**The request:** Your task is to reproduce word for word the lines running from the line containing "standing on Z = 0" to the line containing "before = set(bpy.data.objects)", inclusive. Nothing else belongs in the answer.

****

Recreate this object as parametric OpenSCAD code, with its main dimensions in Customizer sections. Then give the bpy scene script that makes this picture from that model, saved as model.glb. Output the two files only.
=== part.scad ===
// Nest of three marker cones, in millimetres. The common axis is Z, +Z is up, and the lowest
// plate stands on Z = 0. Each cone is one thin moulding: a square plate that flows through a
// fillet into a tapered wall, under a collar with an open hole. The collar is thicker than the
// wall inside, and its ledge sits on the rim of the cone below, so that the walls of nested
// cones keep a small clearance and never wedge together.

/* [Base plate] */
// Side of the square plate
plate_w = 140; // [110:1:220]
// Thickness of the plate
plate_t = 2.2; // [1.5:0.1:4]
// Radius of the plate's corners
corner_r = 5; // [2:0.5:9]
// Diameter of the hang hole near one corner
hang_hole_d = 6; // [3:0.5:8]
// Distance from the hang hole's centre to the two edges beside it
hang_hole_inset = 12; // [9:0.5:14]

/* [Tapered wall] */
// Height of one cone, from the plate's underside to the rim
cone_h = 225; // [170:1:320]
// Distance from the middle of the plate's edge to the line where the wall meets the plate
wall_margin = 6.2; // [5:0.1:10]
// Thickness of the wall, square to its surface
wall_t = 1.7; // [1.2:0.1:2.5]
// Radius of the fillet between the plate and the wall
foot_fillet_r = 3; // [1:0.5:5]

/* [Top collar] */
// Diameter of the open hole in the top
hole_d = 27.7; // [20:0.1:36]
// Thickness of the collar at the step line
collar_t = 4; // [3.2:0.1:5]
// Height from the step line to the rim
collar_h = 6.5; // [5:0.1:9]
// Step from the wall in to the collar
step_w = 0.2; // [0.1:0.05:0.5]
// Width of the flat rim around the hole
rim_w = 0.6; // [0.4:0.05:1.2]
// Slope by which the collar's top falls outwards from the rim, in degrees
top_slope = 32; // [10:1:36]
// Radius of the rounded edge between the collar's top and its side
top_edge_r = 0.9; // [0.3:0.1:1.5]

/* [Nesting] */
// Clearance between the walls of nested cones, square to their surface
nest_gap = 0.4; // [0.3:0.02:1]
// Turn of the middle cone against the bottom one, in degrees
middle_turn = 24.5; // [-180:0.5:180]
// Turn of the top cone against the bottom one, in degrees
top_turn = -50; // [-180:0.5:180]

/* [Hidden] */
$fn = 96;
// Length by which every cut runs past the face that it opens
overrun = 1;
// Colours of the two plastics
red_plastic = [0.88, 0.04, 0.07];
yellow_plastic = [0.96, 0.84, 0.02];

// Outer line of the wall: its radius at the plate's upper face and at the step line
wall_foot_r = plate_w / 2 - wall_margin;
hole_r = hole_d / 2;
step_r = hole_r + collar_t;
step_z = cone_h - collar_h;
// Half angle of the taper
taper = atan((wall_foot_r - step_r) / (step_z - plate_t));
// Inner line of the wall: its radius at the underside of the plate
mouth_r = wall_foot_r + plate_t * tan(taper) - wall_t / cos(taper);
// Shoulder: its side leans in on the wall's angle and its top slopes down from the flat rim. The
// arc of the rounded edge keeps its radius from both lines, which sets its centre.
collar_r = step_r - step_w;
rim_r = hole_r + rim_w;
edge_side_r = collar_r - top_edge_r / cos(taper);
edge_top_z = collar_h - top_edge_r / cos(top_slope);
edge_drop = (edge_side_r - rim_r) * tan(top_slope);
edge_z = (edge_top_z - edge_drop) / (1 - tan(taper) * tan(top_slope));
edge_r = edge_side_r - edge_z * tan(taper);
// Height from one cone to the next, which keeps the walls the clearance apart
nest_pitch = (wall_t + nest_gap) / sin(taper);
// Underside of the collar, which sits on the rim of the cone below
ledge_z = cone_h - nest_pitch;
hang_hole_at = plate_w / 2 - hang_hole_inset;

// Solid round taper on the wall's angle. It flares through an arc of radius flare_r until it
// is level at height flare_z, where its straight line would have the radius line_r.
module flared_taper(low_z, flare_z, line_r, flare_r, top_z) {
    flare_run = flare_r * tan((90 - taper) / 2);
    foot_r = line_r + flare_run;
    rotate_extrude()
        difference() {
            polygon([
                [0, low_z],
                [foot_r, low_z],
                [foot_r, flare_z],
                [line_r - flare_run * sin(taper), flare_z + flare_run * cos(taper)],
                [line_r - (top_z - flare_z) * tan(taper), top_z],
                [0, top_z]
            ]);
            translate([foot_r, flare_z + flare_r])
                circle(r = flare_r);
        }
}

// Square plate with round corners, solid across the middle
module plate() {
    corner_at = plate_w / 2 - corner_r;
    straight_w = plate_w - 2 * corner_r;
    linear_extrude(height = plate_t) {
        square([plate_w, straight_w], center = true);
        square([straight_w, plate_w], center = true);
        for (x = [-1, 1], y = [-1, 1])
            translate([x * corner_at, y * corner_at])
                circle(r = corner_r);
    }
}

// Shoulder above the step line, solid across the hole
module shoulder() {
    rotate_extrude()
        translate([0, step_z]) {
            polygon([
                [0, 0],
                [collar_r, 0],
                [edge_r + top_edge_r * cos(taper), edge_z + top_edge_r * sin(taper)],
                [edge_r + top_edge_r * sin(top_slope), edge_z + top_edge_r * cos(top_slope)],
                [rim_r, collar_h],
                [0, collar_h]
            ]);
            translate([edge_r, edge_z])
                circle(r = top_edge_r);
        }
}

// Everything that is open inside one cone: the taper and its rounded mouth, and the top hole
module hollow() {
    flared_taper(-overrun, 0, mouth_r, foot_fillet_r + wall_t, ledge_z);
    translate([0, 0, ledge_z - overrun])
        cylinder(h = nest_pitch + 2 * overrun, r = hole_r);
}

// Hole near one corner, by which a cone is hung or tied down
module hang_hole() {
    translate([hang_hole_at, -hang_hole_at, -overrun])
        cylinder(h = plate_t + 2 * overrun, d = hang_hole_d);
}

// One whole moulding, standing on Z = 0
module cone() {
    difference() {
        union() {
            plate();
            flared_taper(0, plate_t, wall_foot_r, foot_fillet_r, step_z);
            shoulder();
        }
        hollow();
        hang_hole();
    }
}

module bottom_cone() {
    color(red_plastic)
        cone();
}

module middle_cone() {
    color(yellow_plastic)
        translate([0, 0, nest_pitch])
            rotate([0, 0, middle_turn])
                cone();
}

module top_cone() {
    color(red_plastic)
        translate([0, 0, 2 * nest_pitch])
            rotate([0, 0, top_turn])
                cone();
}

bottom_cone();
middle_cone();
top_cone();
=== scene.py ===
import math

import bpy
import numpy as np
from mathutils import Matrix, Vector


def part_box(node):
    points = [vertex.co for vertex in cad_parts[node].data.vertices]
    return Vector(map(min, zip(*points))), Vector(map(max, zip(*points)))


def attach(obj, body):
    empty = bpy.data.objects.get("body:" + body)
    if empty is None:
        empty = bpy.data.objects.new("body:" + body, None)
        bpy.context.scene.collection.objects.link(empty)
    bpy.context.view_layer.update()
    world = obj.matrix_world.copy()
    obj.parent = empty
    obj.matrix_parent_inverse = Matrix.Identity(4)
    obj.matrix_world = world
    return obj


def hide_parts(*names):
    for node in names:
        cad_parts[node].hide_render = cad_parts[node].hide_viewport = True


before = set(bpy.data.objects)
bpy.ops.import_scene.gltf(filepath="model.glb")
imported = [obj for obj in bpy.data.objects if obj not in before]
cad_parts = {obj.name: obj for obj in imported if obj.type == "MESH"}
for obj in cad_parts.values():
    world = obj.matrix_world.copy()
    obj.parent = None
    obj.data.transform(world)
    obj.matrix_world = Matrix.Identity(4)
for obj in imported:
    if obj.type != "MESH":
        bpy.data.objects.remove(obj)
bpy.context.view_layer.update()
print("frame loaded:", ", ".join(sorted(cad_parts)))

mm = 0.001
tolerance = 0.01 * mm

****

**Written answer:**
// One whole moulding, standing on Z = 0
module cone() {
    difference() {
        union() {
            plate();
            flared_taper(0, plate_t, wall_foot_r, foot_fillet_r, step_z);
            shoulder();
        }
        hollow();
        hang_hole();
    }
}

module bottom_cone() {
    color(red_plastic)
        cone();
}

module middle_cone() {
    color(yellow_plastic)
        translate([0, 0, nest_pitch])
            rotate([0, 0, middle_turn])
                cone();
}

module top_cone() {
    color(red_plastic)
        translate([0, 0, 2 * nest_pitch])
            rotate([0, 0, top_turn])
                cone();
}

bottom_cone();
middle_cone();
top_cone();
=== scene.py ===
import math

import bpy
import numpy as np
from mathutils import Matrix, Vector


def part_box(node):
    points = [vertex.co for vertex in cad_parts[node].data.vertices]
    return Vector(map(min, zip(*points))), Vector(map(max, zip(*points)))


def attach(obj, body):
    empty = bpy.data.objects.get("body:" + body)
    if empty is None:
        empty = bpy.data.objects.new("body:" + body, None)
        bpy.context.scene.collection.objects.link(empty)
    bpy.context.view_layer.update()
    world = obj.matrix_world.copy()
    obj.parent = empty
    obj.matrix_parent_inverse = Matrix.Identity(4)
    obj.matrix_world = world
    return obj


def hide_parts(*names):
    for node in names:
        cad_parts[node].hide_render = cad_parts[node].hide_viewport = True


before = set(bpy.data.objects)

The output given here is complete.